**Objective:**
Collect each line containing "that".

● ● ● ● ● ● ●

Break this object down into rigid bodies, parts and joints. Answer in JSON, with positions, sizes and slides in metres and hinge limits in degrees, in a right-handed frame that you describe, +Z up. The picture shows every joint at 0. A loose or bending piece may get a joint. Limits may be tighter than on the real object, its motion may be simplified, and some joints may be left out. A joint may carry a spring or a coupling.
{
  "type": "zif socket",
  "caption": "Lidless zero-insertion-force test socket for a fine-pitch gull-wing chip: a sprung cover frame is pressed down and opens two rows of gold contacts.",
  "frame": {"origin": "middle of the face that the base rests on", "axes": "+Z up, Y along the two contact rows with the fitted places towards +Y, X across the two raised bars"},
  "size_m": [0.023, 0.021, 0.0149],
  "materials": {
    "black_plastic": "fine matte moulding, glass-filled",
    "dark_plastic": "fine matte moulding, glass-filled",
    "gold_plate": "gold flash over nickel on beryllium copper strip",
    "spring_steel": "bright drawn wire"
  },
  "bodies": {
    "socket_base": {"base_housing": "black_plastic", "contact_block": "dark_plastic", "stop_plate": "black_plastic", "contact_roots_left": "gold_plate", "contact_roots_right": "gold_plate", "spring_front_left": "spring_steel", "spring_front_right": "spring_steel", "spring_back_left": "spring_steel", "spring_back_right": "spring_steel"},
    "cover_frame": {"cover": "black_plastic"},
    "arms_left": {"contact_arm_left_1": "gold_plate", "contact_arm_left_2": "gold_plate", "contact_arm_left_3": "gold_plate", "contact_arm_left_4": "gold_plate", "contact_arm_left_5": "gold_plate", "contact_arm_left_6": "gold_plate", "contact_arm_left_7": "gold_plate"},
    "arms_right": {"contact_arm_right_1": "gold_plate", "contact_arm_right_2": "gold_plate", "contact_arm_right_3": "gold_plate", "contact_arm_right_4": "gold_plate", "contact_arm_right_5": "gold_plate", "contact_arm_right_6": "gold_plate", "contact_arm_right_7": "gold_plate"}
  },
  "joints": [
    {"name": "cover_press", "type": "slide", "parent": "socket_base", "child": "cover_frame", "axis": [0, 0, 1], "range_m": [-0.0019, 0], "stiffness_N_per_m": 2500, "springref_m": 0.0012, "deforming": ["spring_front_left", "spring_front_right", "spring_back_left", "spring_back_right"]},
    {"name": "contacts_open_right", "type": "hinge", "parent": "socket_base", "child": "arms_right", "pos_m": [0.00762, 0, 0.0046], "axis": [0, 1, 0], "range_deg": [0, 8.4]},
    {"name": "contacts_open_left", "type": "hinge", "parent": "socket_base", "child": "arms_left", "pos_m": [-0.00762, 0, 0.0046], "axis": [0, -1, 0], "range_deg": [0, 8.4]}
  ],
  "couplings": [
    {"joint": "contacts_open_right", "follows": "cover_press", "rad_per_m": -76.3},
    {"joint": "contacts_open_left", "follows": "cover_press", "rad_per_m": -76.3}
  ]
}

● ● ● ● ● ● ●

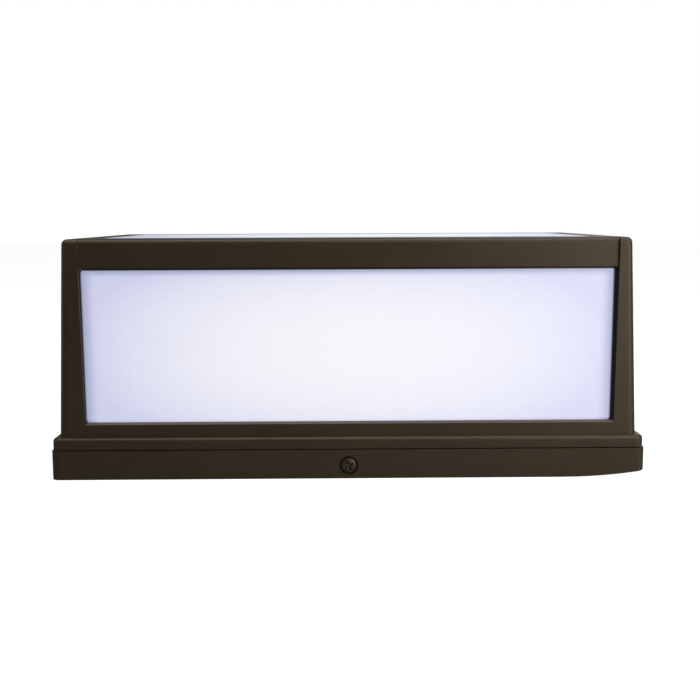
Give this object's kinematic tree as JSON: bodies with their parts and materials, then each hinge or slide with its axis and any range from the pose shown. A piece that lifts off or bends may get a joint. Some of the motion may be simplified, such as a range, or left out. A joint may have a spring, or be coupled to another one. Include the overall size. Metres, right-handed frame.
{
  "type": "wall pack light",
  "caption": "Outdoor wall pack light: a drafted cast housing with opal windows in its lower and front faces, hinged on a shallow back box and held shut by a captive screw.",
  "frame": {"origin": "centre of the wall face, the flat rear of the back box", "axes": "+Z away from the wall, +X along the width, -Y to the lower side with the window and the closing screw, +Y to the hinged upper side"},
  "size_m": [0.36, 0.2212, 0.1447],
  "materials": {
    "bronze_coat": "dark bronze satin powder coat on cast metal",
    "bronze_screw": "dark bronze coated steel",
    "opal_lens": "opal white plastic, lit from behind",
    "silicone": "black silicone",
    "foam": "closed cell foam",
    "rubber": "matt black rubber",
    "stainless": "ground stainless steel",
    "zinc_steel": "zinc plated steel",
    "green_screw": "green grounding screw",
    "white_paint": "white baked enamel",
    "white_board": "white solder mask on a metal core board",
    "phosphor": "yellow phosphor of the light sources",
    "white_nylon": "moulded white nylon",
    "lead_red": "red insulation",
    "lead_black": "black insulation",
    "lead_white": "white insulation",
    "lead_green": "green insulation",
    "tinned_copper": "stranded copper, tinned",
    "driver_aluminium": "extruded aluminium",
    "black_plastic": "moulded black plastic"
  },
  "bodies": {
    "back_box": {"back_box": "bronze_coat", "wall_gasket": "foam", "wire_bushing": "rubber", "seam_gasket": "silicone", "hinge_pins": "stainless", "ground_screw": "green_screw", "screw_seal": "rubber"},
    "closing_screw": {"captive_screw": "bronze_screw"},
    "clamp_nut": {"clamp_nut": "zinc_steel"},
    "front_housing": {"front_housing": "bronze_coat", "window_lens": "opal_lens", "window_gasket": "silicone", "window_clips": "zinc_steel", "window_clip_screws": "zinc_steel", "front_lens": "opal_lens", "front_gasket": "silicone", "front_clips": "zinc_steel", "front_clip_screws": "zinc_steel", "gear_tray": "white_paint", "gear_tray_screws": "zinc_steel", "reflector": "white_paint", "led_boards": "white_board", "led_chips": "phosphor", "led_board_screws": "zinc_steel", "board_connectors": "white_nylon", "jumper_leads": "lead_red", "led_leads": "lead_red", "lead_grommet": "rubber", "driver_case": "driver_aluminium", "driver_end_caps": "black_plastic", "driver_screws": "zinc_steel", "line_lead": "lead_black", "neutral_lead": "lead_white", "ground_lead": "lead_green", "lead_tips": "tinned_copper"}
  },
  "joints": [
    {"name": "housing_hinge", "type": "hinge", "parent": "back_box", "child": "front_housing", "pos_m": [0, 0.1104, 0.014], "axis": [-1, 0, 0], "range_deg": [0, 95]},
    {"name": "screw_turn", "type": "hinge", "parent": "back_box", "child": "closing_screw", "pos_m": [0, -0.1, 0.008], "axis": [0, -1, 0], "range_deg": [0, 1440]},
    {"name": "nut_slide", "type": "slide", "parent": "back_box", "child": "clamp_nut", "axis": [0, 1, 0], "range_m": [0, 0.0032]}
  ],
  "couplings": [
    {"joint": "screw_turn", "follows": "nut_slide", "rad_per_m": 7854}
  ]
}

● ● ● ● ● ● ●

**Complete response:**
Break this object down into rigid bodies, parts and joints. Answer in JSON, with positions, sizes and slides in metres and hinge limits in degrees, in a right-handed frame that you describe, +Z up. The picture shows every joint at 0. A loose or bending piece may get a joint. Limits may be tighter than on the real object, its motion may be simplified, and some joints may be left out. A joint may carry a spring or a coupling.
  "frame": {"origin": "middle of the face that the base rests on", "axes": "+Z up, Y along the two contact rows with the fitted places towards +Y, X across the two raised bars"},
Give this object's kinematic tree as JSON: bodies with their parts and materials, then each hinge or slide with its axis and any range from the pose shown. A piece that lifts off or bends may get a joint. Some of the motion may be simplified, such as a range, or left out. A joint may have a spring, or be coupled to another one. Include the overall size. Metres, right-handed frame.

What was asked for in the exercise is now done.